● **STATED EXERCISE**
Repeat exactly what appears from the opening line of the listing to the line with "ON_CAP = 1e-6", inclusive.
====== RAW DATA
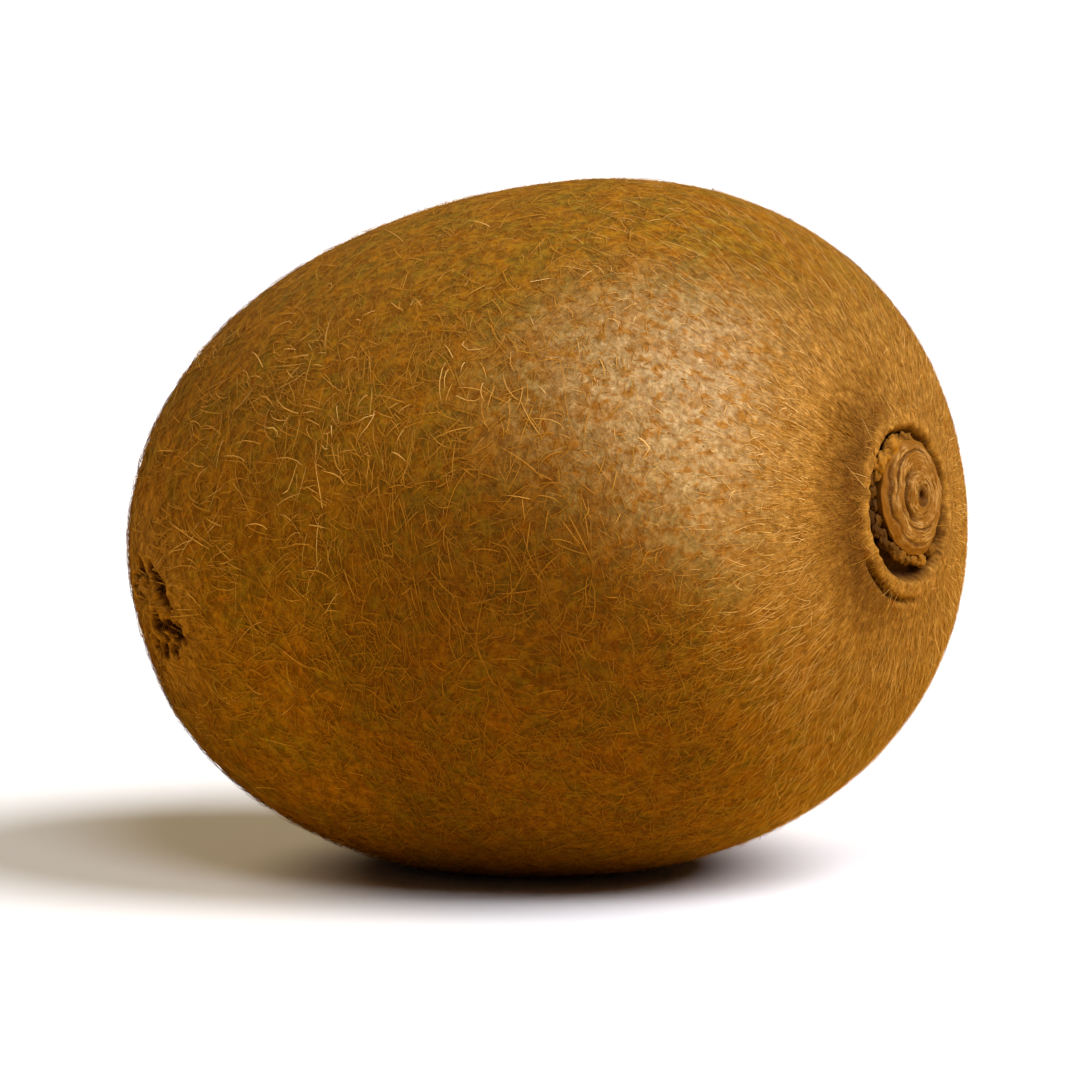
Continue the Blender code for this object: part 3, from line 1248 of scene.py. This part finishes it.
# %% [markdown]
# The hair is unrolled on its map: its sides lie next to each other, and the root's cap lies
# below them. The corners of the cap are the ones at height 0.

# %% Map of one hair
ON_CAP = 1e-6


def hair_map_place(point, middle, is_cap):
    """Where a corner of a side, or of the root's cap, lies on the hair's map."""
    if is_cap:
        return 0.5 + 0.4 * point[0], 0.06 + 0.05 * point[1]
    turn = math.atan2(point[1], point[0])
    off = (turn - middle + math.pi) % math.tau - math.pi if point[2] < 1 - ON_CAP else 0.0
    side = round(middle / math.tau * HAIR_SIDES - 0.5) + 0.5
    return (side + 0.9 * off / math.tau * HAIR_SIDES) / HAIR_SIDES, 0.14 + 0.84 * point[2]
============
● **SOLUTION FOR THIS PROBLEM**
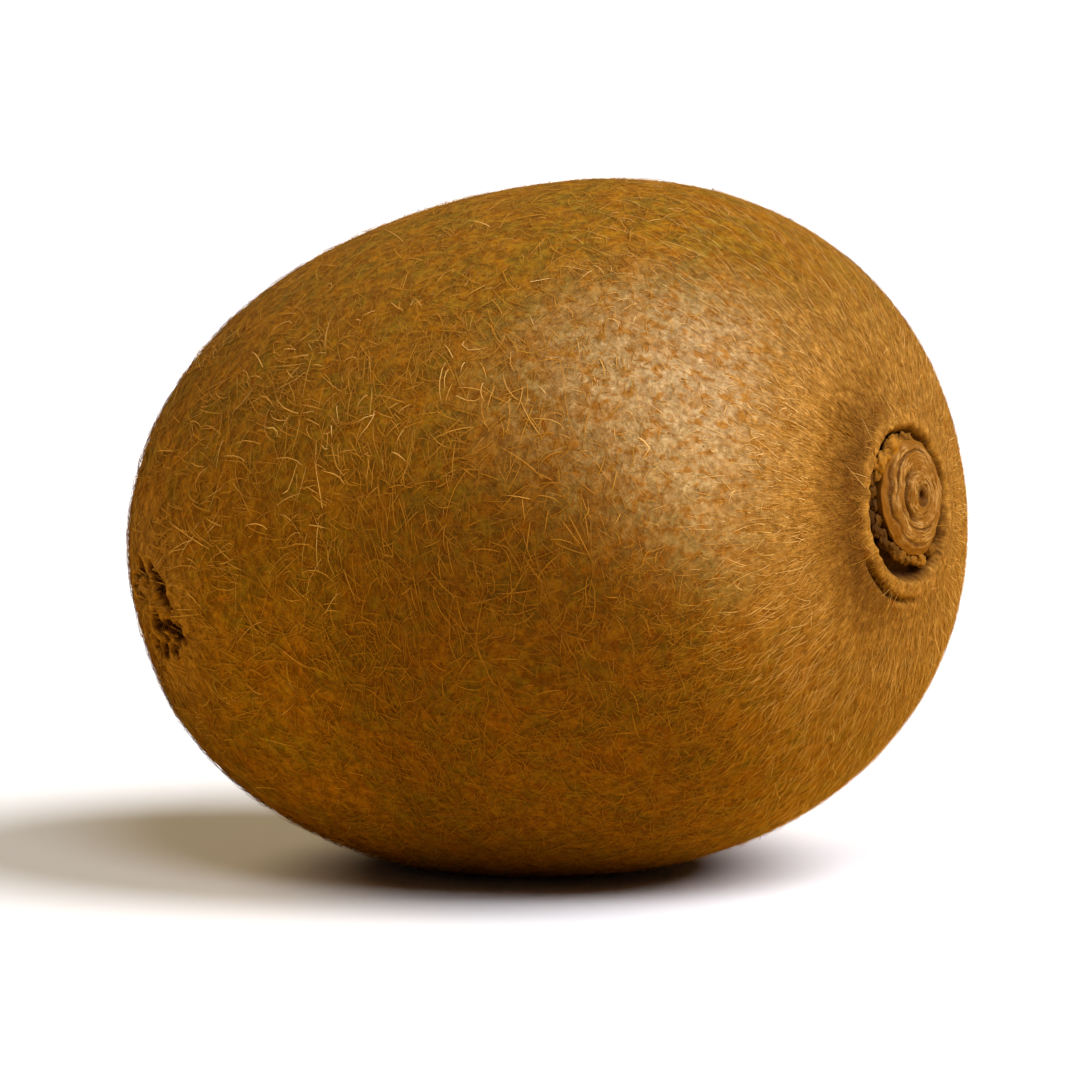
Continue the Blender code for this object: part 3, from line 1248 of scene.py. This part finishes it.
# %% [markdown]
# The hair is unrolled on its map: its sides lie next to each other, and the root's cap lies
# below them. The corners of the cap are the ones at height 0.

# %% Map of one hair
ON_CAP = 1e-6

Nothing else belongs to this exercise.